• _Aim_:
Transcribe only the lines of the listing below from the one holding "if placed.isValid() else" through the one holding "zip(*points))), Vector(map(max, zip(*points)))", inclusive, without any change.

• _Input_:
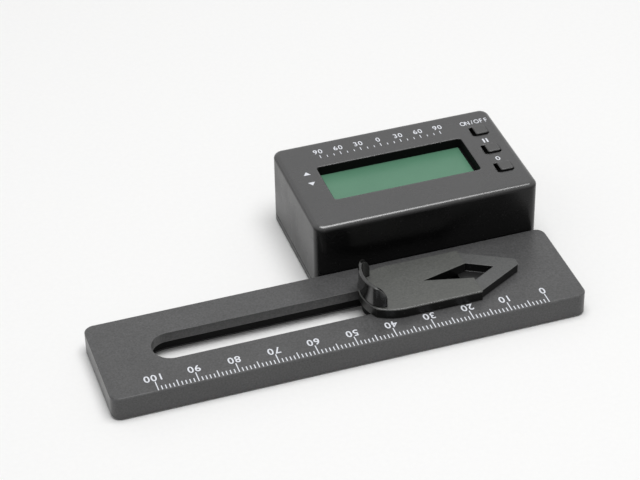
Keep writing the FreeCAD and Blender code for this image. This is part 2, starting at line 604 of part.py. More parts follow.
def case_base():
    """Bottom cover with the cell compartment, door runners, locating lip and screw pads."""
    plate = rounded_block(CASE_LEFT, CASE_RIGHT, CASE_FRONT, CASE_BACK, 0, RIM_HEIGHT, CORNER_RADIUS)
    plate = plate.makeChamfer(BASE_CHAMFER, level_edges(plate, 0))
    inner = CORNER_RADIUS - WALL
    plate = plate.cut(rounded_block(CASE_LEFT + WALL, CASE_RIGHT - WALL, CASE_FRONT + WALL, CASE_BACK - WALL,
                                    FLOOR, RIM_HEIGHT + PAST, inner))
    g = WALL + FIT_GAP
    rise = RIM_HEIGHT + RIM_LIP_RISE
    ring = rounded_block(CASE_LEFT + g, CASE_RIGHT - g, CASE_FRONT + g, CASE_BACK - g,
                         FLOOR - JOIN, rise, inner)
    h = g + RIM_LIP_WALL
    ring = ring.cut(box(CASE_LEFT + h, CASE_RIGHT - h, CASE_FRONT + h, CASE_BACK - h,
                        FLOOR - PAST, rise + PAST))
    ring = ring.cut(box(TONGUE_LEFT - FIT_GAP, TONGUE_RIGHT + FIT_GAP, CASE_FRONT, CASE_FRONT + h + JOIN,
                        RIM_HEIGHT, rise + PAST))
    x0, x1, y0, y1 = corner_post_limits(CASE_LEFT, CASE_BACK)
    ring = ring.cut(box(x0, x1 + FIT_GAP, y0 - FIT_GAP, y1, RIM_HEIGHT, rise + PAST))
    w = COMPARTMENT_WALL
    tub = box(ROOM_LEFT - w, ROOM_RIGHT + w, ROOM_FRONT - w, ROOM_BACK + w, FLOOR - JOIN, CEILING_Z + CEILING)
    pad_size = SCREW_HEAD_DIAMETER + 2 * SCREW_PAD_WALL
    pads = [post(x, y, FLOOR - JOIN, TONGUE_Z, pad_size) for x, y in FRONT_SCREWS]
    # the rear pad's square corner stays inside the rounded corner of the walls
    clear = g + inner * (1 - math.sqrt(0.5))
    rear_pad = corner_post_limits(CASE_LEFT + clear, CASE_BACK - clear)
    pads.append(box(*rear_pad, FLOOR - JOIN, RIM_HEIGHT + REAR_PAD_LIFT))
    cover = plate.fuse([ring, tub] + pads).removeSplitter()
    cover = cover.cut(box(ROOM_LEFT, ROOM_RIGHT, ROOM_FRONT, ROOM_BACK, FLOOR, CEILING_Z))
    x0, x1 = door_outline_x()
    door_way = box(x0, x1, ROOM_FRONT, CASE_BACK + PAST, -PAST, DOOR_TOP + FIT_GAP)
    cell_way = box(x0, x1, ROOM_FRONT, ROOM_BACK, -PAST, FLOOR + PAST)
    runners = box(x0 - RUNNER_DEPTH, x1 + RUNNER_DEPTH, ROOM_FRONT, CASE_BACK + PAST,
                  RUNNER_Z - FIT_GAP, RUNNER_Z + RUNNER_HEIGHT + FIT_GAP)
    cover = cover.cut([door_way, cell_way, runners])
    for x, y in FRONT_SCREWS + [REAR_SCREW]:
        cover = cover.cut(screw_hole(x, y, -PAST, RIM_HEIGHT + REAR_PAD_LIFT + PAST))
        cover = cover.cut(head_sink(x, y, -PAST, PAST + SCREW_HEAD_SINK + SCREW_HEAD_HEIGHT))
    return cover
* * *
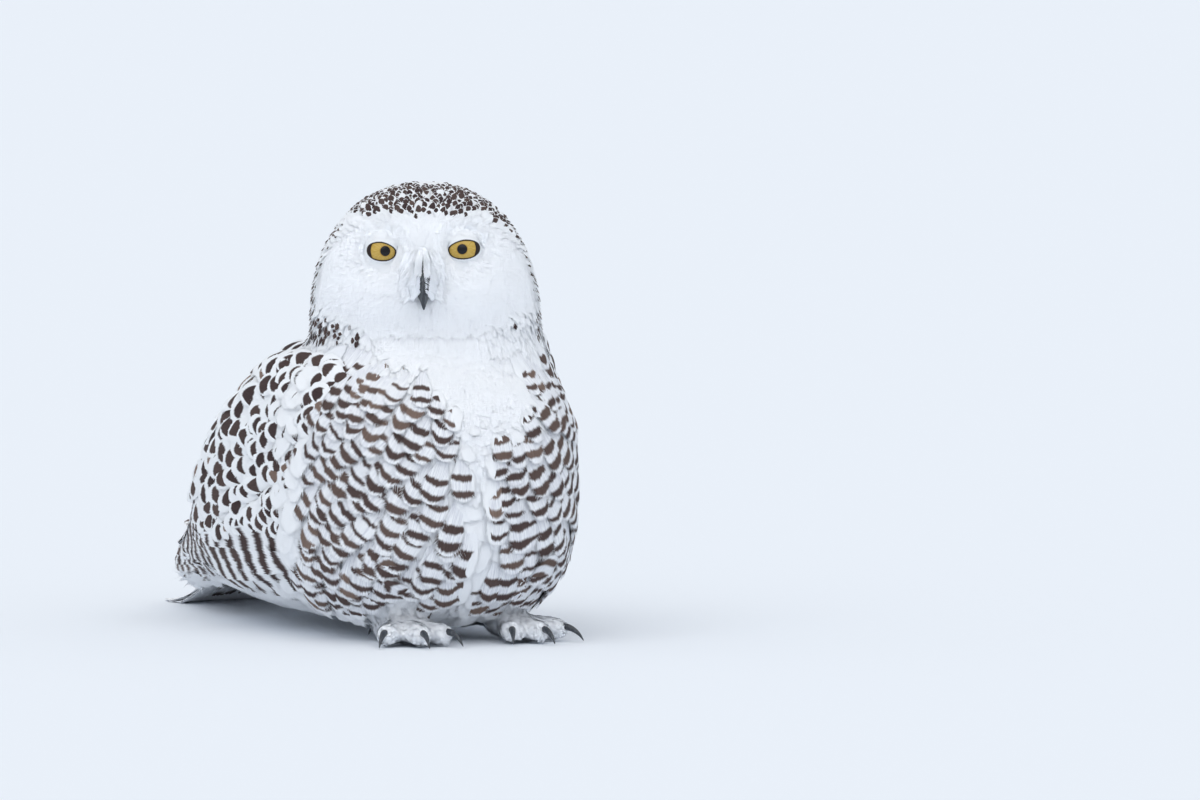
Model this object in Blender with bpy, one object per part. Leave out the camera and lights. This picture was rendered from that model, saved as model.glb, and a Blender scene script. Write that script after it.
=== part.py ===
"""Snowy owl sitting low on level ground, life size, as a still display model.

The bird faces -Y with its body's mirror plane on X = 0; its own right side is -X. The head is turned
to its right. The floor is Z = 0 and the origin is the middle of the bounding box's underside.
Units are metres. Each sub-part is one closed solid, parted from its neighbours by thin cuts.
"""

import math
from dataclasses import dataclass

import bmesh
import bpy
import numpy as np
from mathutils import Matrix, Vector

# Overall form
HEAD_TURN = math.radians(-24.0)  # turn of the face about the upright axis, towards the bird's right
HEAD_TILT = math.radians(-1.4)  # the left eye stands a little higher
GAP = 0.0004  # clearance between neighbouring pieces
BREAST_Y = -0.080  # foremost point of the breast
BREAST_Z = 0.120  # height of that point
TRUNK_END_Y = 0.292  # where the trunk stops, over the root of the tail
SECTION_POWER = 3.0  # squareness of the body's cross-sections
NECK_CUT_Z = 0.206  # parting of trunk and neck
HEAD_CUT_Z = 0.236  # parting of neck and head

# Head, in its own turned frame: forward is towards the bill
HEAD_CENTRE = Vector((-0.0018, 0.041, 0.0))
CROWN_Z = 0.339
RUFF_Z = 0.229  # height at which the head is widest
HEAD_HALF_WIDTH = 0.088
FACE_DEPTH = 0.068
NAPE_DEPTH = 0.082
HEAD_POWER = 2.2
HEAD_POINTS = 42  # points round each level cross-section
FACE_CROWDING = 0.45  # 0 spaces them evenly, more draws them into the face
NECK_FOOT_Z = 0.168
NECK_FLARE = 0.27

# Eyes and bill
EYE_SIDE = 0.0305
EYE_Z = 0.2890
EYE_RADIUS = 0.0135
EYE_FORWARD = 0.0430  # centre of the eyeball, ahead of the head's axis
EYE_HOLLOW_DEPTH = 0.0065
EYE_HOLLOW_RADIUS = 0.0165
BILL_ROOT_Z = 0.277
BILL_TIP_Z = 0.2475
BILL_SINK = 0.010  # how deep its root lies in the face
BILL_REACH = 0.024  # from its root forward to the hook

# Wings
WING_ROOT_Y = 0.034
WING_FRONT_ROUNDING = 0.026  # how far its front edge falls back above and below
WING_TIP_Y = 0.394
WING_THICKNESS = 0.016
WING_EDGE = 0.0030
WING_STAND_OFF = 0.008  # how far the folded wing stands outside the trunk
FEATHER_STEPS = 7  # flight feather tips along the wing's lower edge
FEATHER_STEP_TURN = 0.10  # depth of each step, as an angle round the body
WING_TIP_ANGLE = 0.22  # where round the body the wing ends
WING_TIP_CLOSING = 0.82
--
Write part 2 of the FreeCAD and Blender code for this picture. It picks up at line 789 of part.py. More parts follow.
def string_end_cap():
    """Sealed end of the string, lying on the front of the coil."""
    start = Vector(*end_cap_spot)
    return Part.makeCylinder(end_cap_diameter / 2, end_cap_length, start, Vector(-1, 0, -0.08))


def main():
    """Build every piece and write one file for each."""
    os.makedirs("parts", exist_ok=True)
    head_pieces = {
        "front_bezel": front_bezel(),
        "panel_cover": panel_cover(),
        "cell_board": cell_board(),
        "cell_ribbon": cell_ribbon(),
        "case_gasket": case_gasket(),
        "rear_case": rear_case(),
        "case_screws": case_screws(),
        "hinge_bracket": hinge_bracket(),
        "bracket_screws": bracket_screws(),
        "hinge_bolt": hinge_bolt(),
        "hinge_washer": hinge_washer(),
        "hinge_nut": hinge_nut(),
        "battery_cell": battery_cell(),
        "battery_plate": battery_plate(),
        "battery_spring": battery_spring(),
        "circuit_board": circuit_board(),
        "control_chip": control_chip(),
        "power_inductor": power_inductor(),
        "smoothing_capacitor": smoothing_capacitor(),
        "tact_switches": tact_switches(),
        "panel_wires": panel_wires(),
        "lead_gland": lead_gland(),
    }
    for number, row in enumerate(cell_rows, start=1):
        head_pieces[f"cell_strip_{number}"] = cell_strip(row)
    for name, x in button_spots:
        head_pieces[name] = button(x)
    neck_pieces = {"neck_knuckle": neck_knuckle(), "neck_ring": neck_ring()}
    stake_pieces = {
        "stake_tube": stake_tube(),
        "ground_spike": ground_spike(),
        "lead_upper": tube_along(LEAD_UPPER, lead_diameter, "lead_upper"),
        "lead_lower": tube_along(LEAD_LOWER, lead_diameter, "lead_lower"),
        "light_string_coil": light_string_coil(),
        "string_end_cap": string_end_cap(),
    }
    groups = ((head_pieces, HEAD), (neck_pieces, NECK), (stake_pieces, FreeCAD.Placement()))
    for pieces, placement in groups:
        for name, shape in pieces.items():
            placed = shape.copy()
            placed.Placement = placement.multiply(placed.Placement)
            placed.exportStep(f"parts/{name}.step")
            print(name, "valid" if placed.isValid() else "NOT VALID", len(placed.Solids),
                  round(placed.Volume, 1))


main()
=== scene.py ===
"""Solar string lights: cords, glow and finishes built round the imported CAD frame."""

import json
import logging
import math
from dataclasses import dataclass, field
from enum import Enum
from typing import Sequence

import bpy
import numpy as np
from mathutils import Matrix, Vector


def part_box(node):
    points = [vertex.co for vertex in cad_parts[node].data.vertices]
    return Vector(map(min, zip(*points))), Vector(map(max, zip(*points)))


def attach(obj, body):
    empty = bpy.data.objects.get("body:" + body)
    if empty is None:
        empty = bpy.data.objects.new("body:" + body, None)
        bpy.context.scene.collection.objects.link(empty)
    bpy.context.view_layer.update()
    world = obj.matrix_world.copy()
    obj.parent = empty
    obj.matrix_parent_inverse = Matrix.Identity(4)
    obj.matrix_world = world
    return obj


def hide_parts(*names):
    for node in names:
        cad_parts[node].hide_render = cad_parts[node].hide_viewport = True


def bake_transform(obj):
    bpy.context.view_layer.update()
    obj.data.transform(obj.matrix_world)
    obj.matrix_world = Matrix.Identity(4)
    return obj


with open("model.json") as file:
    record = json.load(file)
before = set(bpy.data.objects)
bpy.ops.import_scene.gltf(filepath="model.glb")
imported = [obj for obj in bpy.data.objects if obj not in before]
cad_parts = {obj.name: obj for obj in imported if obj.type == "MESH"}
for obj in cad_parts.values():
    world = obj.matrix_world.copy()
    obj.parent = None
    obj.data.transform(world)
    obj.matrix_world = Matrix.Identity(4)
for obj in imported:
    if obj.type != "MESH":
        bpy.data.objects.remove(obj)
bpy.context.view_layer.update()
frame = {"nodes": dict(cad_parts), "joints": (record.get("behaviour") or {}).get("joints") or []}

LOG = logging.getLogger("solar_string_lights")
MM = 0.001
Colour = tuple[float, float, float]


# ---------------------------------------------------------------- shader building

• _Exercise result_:
            print(name, "valid" if placed.isValid() else "NOT VALID", len(placed.Solids),
                  round(placed.Volume, 1))


main()
=== scene.py ===
"""Solar string lights: cords, glow and finishes built round the imported CAD frame."""

import json
import logging
import math
from dataclasses import dataclass, field
from enum import Enum
from typing import Sequence

import bpy
import numpy as np
from mathutils import Matrix, Vector


def part_box(node):
    points = [vertex.co for vertex in cad_parts[node].data.vertices]
    return Vector(map(min, zip(*points))), Vector(map(max, zip(*points)))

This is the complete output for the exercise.